We should expect more from Catholic leaders than a commitment to not cause much pain for Catholics with traditional views as they cooperate in the push toward modernity and churches with “empty pews.” Mullally speaks of how there are now people who “encounter the church and encounter God but maybe don’t turn up on Sunday,” adding, “I think that the Church does need to take seriously the change in the Church’s membership and that is important but part of that is also to recognize that there are really good examples where the church engages with individuals that isn’t around the pews.”
I guess one could debate what Mullally means by that. There are many groups within the Catholic Church that call for us to bring our faith into our daily lives, to the workplace, into social settings and civic groups, everything from the Catholic Worker Movement to Opus Dei, to organizations of Catholic lawyers and doctors. These groups call upon us to use Catholic doctrine to transform the world for the better, or as St. Paul phrased it, “to remake all things in Christ.” But none of them would suggest that empty pews are nothing to be concerned about.
It is when we are in “the pews” that we hear the Mass, listen to the Gospels, receive the Body and Blood of Christ. Those are not the minutiae of a religious life experienced more vitally on Facebook or with our friends at local Internet cafés. I don’t know if Mullally would go that far, but what she had to say in The Telegraph interview gives the impression that she thinks it no great loss if Christians no longer experience the liturgy and the sacraments, as long as they are “encountering” God in their own way.
There have been leftwing radicals for decades now encouraging Christians to “grow up” from their traditional religious beliefs in favor of a something more relevant. They are convinced that Christ’s teachings have worth only to the extent that they can be brought into line with enlightened thinking; that, for example, Jesus’ call to love our neighbor as ourselves should be seen as a call for the welfare state favored by secular liberals in this country and in Europe.
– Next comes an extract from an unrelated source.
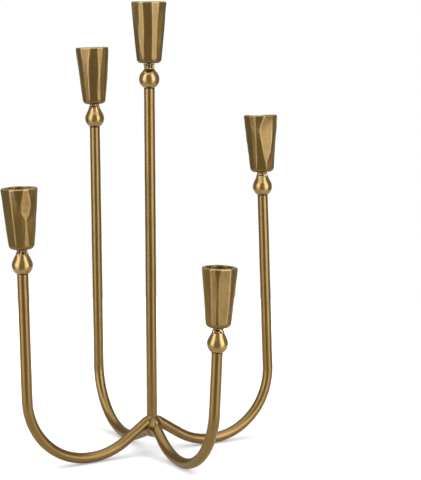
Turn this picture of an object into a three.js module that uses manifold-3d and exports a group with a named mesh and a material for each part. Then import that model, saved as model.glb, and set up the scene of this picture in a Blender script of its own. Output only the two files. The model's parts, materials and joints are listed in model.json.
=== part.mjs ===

It is what people mean when they speak of the “social gospel.” We have a right to expect our religious leaders to commit themselves to something more, to a fuller understanding of the faith, to defending, preserving, protecting, and extending our Catholic institutions.
There was an American Episcopalian priest named Malcolm Boyd writing in the middle and late 1960s. His best-known book was Are You Running With Me, Jesus? In it he called upon seminarians, who had lost their faith because of organized Christianity’s failure to join with social activists in their struggle against poverty, racial injustice, and the war in Vietnam, to stay within the ministry to “work for change within the existing structures, bringing them closer to the spirit of the humanist revolution.”
There was also Donald Kirk, a director of a 1970s Protestant-run ecumenical center, who praised Christians who “have no sure formulas, no tested theories…but are guided by the radical implications of the gospel . . . and who find its modern application particularly in the New Left.”
And the Rt. Rev. Paul Moore, episcopal bishop of Washington, D.C., in 1968, during the time of violent protests against the Vietnam War. He told his flock that the Christian spirit can be seen best in “small communities,” such as “members of the Students for a Democratic Society,” where the faith lives “incognito, dressed in strange, secular, even atheistic costumes, but definitely and clearly present. For wherever two or three are gathered together in the name of love, Christ is present through the Spirit, though no one may call him by name.”
I can’t say that Dame Mullally is not troubled by “empty pews” because her view of Christianity is analogous to the above. I don’t know enough about her to say that. But there are Christians like the Rev. Moore, Donald Kirk, and Malcolm Boyd in the Catholic Church. I have met more than a few. We have the right to see them for what they are.
If working to turn Christian teaching into a carbon copy of the “humanist revolution” is not a betrayal of trust, what is? We care about empty pews.